The band went back to its usual line-up changes after the competition, but a new seed had been planted. Gent began introducing Steven to classic jazz artists and albums - in the tour van on the way to shows they were listening to Oscar Peterson, Duke Ellington, and Miles Davis; later exploring the likes of Cannonball Adderley, Charles Mingus, and Joe Pass. As that seed lay dormant for the next two years, Crestwood continued to play rock shows locally and across Western Canada with various drummers. Despite the great musicians playing with them, the response was never the same as when they performed as a duo, and the moments of genuine musical connection were fewer and farther between. At the same time Maier found himself ready to begin writing the next album, but wrestled with new songs for months as his proficiency at guitar caught up with the ideas in his head. At some point he could no longer ignore the fact that he was learning to play jazz guitar, and embraced jazz elements in his own pop infused writing.

Today, in a different basement somewhere in Saskatoon, Steven and Gent are moulding a new sound, writing new songs and rearranging old jazz standards, and generally enjoying their new creative freedom.

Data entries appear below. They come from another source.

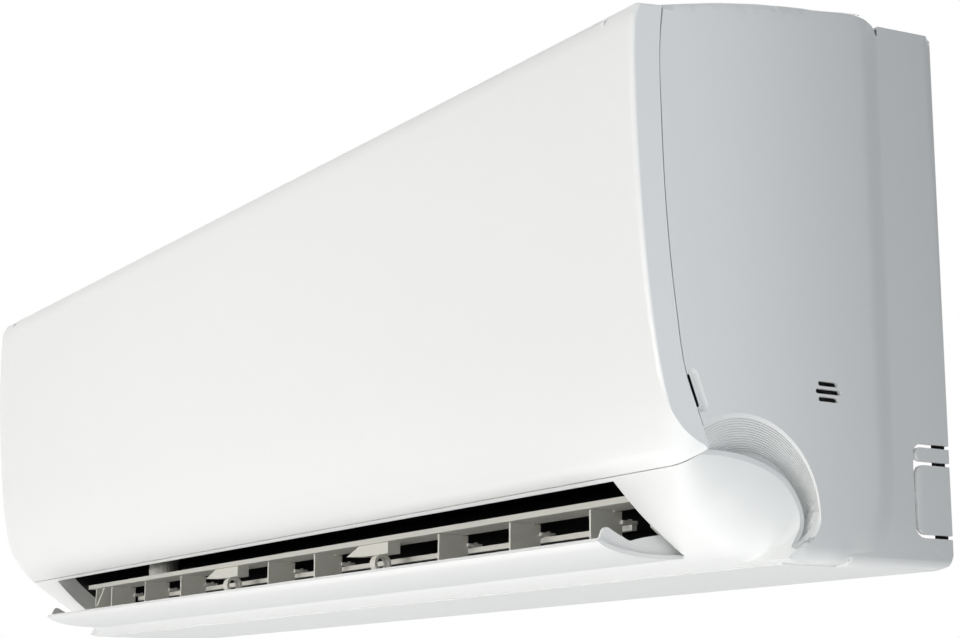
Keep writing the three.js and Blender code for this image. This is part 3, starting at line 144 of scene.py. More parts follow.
# pipe channel
HOSE_X = HALF - 39.5
HOSE_RADIUS = 7.9
HOSE_GROOVE = 1.2
HOSE_PITCH = 4.4
HOSE_CUFFS = (10, 16)        # smooth lengths at the two ends
HOSE_CUFF_STEP = 0.25
SPOUT = (-160, 81, 424)
FOAM_X = (110, 372)
FOAM_LINE = (-19, 36)
FOAM_RADIUS = 11.7
FOAM_BORE = 6.65
FOAM_UNEVEN = 0.25
SEAL_X = (474.2, 477.2)
SEAL_OUTLINE = [(-7.5, 8.5), (-0.4, 10), (-0.4, 72), (-7.5, 72)]
SEAL_UNEVEN = 0.25

# outlines, as (y, z)
SEAM = [(-184.5, 276), (-186.5, 262), (-186.8, 212), (-185, 170), (-180, 120), (-174.5, 87.5),
        (-168.75, 72.5), (-160.75, 52.5)]
PANEL_FACE = [(-199.5, 274.3), (-203, 268), (-204.3, 255), (-204.4, 232), (-203.4, 200), (-201.6, 170),
              (-198.6, 136), (-195, 108), (-190.5, 84), (-185, 66), (-178, 52.8), (-170, 45.3)]
SLANT = [(-170, 45.3), (-160, 35.3), (-150, 26.3), (-142.6, 20.6), (-132, 13), (-119.5, 5.2),
         (-112, 2.5), (-106, 0.8)]
TOP = [(-38.6, 291), (-42, 293.6), (-47.5, 295), (-80, 293), (-140, 285.5), (-184.5, 276)]
REAR = [(-67, 1.5), (-52, 8), (-43.5, 19), (-39.6, 36), (-38.6, 70)]
PLUG = [(-130, -8), (-119, -1.2), (-111.7, 3.4), (-105, 8.2), (-100.2, 13.4), (-98.1, 20), (-98.6, 26), (-101, 32),
        (-108.2, 41.2), (-119.5, 47.6), (-133, 51.6), (-147, 53.2), (-160.75, 53.2), (-176, 52)]
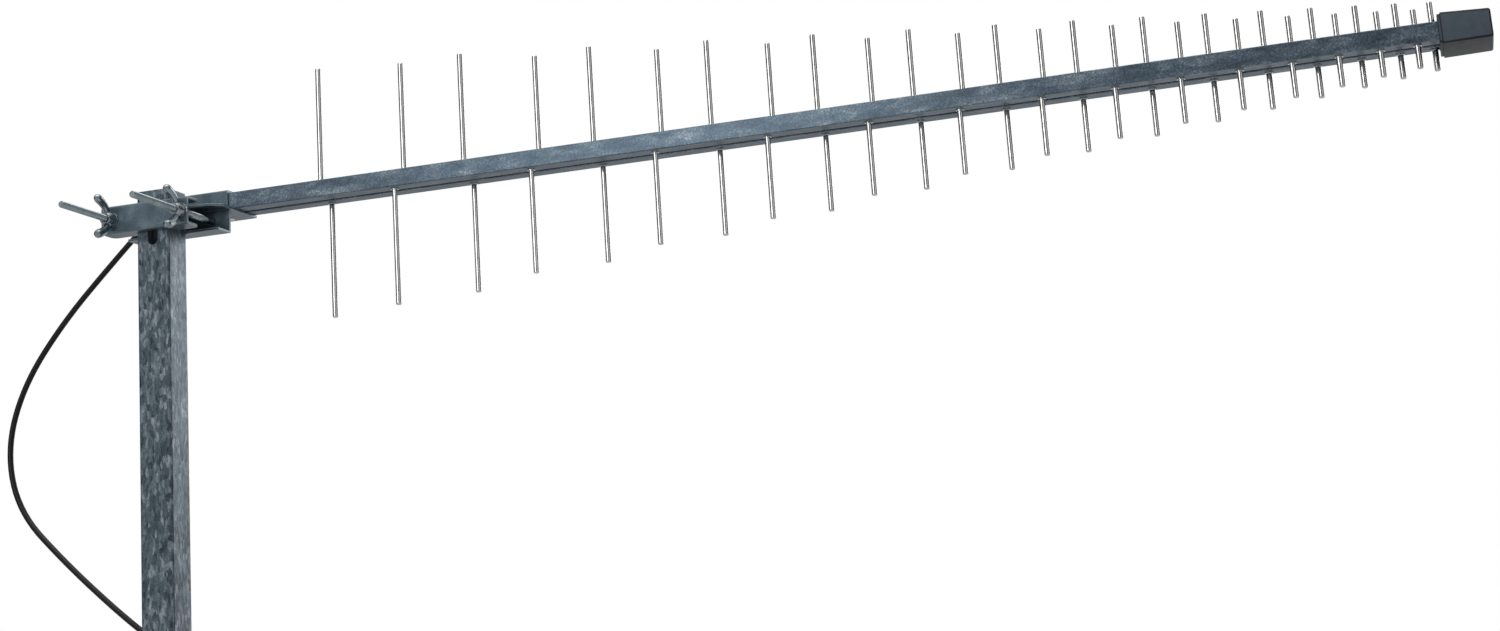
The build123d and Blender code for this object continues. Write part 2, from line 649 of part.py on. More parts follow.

During live shows, which they now play exclusively as a duo, Gent and Steven contour and shape the music as they play.  Improvisation is a vital part of what makes Crestwood so interesting to hear live, and they believe that inspiring musical moments are not planned, but rather happen naturally when players are listening to each other and celebrating the environment they are playing in.  Their simpler instrumentation strengthens these moments at the same time as it evokes a sense of nostalgia for a simpler time. Crestwood is excited to entertain audiences with their genuine, distinct brand of music.